International car rental revenue came in at $703 million, rising over three folds from the year-ago quarter, benefiting mainly from the Avis Europe acquisition. Excluding the effect of the Avis Europe acquisition, the segment’s revenue saw just a marginal increase of 1%. A 2% increase in volume along with higher license royalty income drove the year-over-year growth, but was partially offset by a 3% fall in pricing.
Adjusted EBITDA for the segment increased over two folds to $129 million, of which $94 million were contributed by the European operations.
Revenue at Truck Rental declined 3% to $109 million, as benefits from a 2% hike in pricing were more than offset by a dip of 5% in volume. As a result of reduced revenue along with increased vehicle maintenance expenses, the segment’s adjusted EBITDA plummeted 36% to $14 million.
Avis Budget ended the quarter with cash and cash equivalents of $554 million and total corporate debt of $2.967 billion. At the end of quarter, the company’s shareholder’s equity stood at $791 million.
Avis Budget expects domestic fleet costs to decline in the range of 6%–8% on a per-unit basis in fiscal 2012. The company’s non-vehicle depreciation and amortization costs are expected to be about $110 million and net interest expenses are anticipated to be $265 million in 2012.
The company’s effective tax rate in 2012 is expected to be in the range of 36%–38% on an adjusted basis, while diluted shares outstanding are projected to be approximately 121 million.
Avis Budget is continuing with its efforts to reduce costs while enhancing productivity through its Performance Excellence initiative as well as five-point cost-reduction and efficiency improvement plan. The company expects its cost-saving initiatives to provide incremental savings of over $50 million in 2012, up from the previous forecast of $45 million.
Moreover, Avis Budget pointed out that it is on track with its integration plans for Avis Europe, acquired on October 3, 2011. In addition to this, the company expects its 2012 results to gain substantially from the integration-related synergies coupled with its strategic initiatives. Annual synergies from the Avis Europe acquisition are expected to touch $0.040 billion compared with its earlier projection of $35 million.
Further, the company now expects full-year total revenue to come at $7.3 billion, which is the lower end of the previously guided range of $7.3–$7.6 billion. Avis Budget lowered its revenue forecast citing weak economic situation in Europe.
Consequently, the company has lowered its upper-end adjusted EBITDA forecast for fiscal 2012. Avis Budget now anticipates adjusted EBITDA to be in between $825 million and $840 million, down from previously projected range of $825–$875 million. Moreover, the adjusted pre-tax income is anticipated to be in the range of $450–$465 million, down from $450–$505 billion estimated earlier.

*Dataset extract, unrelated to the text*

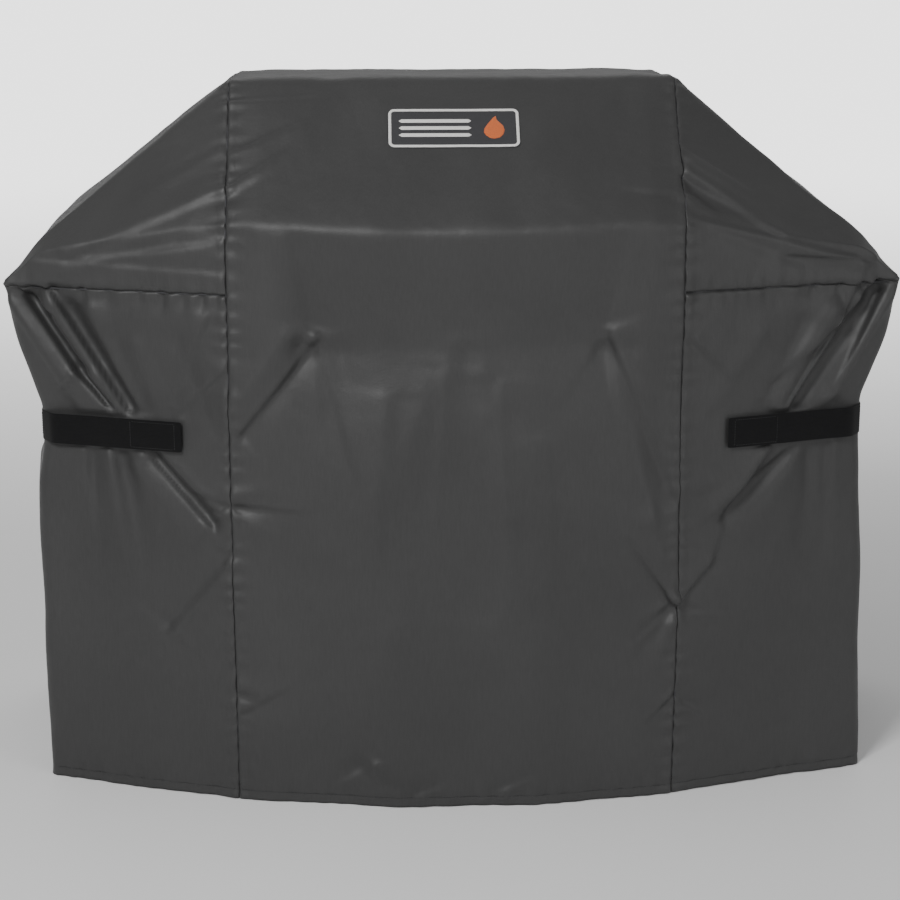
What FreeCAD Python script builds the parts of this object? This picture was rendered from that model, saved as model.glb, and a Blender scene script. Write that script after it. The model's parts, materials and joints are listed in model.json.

Based on the above expectations, the company lowered its upper-end adjusted earnings per share guidance for fiscal 2012. The company now expects it in the range of $2.35–$2.45 per share compared with earlier guidance of $2.35–$2.65.
Avis follows a core global strategy of partnering with leading travel brands to expand its customer reach while creating additional demand. The company recently made its first appearance in Taiwan, in an effort to expand its Asian operations. Avis Budget’s decision to enter Taiwan is backed by growing car rental demand on the island as well as its speeding economic growth.
Moreover, in order to expand its geographical presence, the company is pro-actively looking for strategic acquisitions and alliances to enhance its growth opportunities. The acquisitions of Avis Europe and Apex Car Rentals are the major steps taken by the company to enhance its operational foothold in global markets.
However, we remain slightly cautious about the stock due to the weak European economic conditions and trimmed outlook for fiscal 2012, and therefore maintain a long-term Neutral recommendation on the stock.
Moreover, the risks of operating in a global market and intense competition from other established players, such as Hertz Global Holdings Inc. (HTZ), Enterprise Rent-A-Car, Dollar Thrifty Automotive Group Inc. (DTG) and Ryder System Inc. (R) remain the matters of concern.
Avis Budget Group is the leading general-use vehicle rental company in North America, Australia and New Zealand. With a formidable network of more than 10,000 rental locations and 350,000 vehicles, the company boasts a well-established position in the highly-competitive vehicle rental industry.